İslam düşüncesinde bilginin kaynakları (esbab-ı ilim) olarak nitelenen beş duyu (havass-ı hamse) yanında, insanın gerçeği kavramasında "akıl ve gönül duygusunu" altıncı hissi olarak tanımlanmıştır.
Bu duygunun bütün incelikleri ile en kuvvetli olduğu şahsiyetler ise şairlerdir. Bu nedenle şairlere "duygu dilinin tercümanı" demek, yerinde bir ifade olur.
Gerçekte her insan az veya çok duygusaldır. Ancak duygularını bir sanat edası içinde incelikleri ile dile dökülenler, yalnız şairlerdir. Edipler bile bu yolda yaya kalırlar. Şairler ise, duygu dünyasının ufuklarında kanatlarıyla dolaşırlar.
İstiklal ve istikbal şairimiz Mehmet Akif Ersoy, "Safahat" adlı yedi bölümden ve binlerce beyitten oluşan 560 sayfalık meşhur eserinin önsözü mahiyetindeki "Takdim"inde;
"Ağlarım ağlatamam, hissederim söyleyemem.
Dili yok kalbimin, ondan ne kadar bizarım!" demiştir.
Hergün çeşitli açılışlarda milyonların "besmele" ile birlikte okuduğu "İstiklal Marşımızın" şairi, duygularını tam olarak ifadeden bu şekilde "bizar" (bezgin) ise; bizim ne kadar aciz olduğumuzu kendimiz takdir edelim.
Bu bakımdan, duygular dünyasını yorulmaz kanatları ile dolaşan şairlerimizden hayatta olanlarını sağlıkla, ölenlerini rahmet ve şükranla anmalıyız.
Sözümüzün burasında, son yıllarda kaybettiğimiz Sezai Karakoç, Abdurrahim Karakoç ve Cemal Safi gibi duygular deryamızın kaptanları üstad şairlerimiz başta olmak üzere, dilimizin yozlaşmadan gelişmesine katkıda bulunmuş bütün şairlerimizi şükranla anıyoruz. Hepsinden Allah razı olsun !
Bir dilin gelişip güçlenmesinde şiirin yeri, edebi ifade olan nesir ve hitabetten önde gelir. Dünyanın en güçlü ve en yaygın dillerinde biri olan ARAPÇA nın gücü, şiir diline hakimiyetinden ve kabiliyetinden kaynaklanır. Hatta Kur'an- Kerim'in Arapça olarak indirilmesinin (Taha, 113) hikmetini İslam alimlerimiz, o dönemde Hicaz'da her yıl yapılan ve birincilik kazanan şiirin gelecek yıla kadar KABE duvarına asılması (muallakat) şeklindeki "Şiir Yarışmaları" ile güçlenmiş olan bu dilin ifade yeteneğine bağlamışlardır.

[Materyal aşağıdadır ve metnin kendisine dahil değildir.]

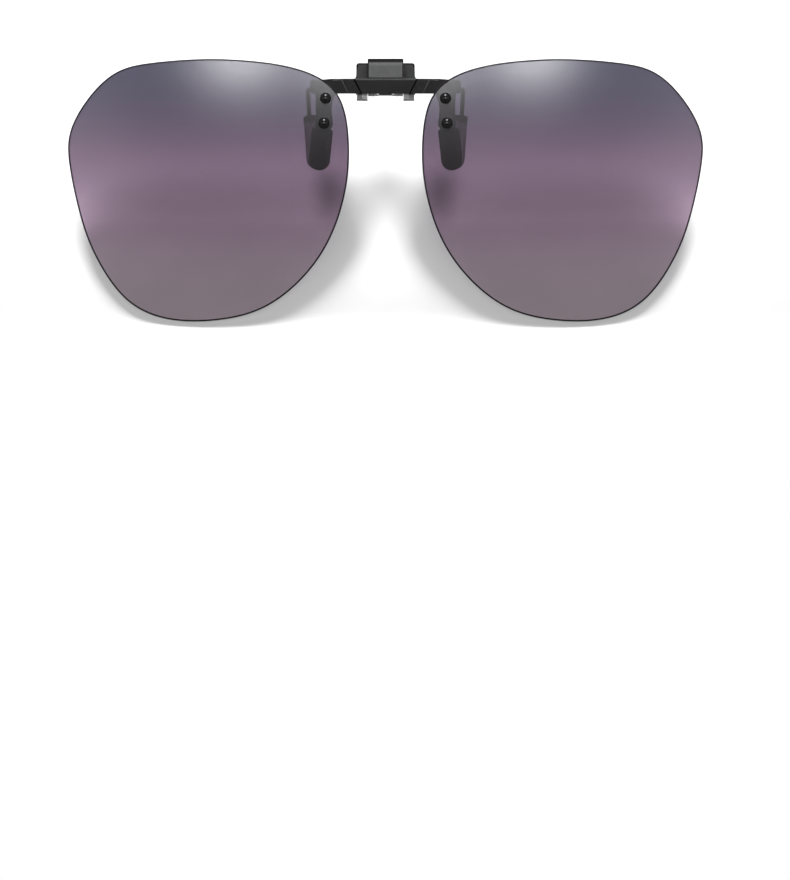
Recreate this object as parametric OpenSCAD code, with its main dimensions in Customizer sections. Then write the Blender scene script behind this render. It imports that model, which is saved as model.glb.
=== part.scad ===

Kabul edelim ki, günümüzde Arapça'nın bir "teknoloji ve tıp dili" olmamasına rağmen; bu konularda otorite olan batı dilleri karşısında bizim gibi "ezilmeden, büzülmeden ve bozulmadan" kendini ifade edebilmesinde, bu dilin bir "Kur'an Dili" olmasının büyük etkisi vardır.
Bugün "Hıristiyanlık", din olarak dünya nüfusunun büyük çoğunluğunu teşkil ettiği halde; hıristiyanların kadim dili olan LATİNCEnin ortak bir dil olarak hıristiyanlarca paylaşılmayışında; bu dilin bir "Din Dili" olmaması gerçeği yatmaktadır.
Bu manada Arapça bugün hala "dipdiri ayakta ve hayatta yaşıyorsa" bu zindeliğini "Kur'an'a ve İslama" borçludur. Kur'an olmasaydı, bugün Arapça da, Latin kaynaklı batı dilleri gibi paramparça olurdu.
Güzel Türkçemizin kitap olarak hazır "Kur'an" gibi bir orijini olmadığına göre; model zenginliğimizi şairlerimizin ufkunda aramalıyız.
Zira; güçlü şairler ve edipler yetiştiremeyen milletler, sağır ve dilsiz insan gibidir; medeniyet yolunda geriden gelirler.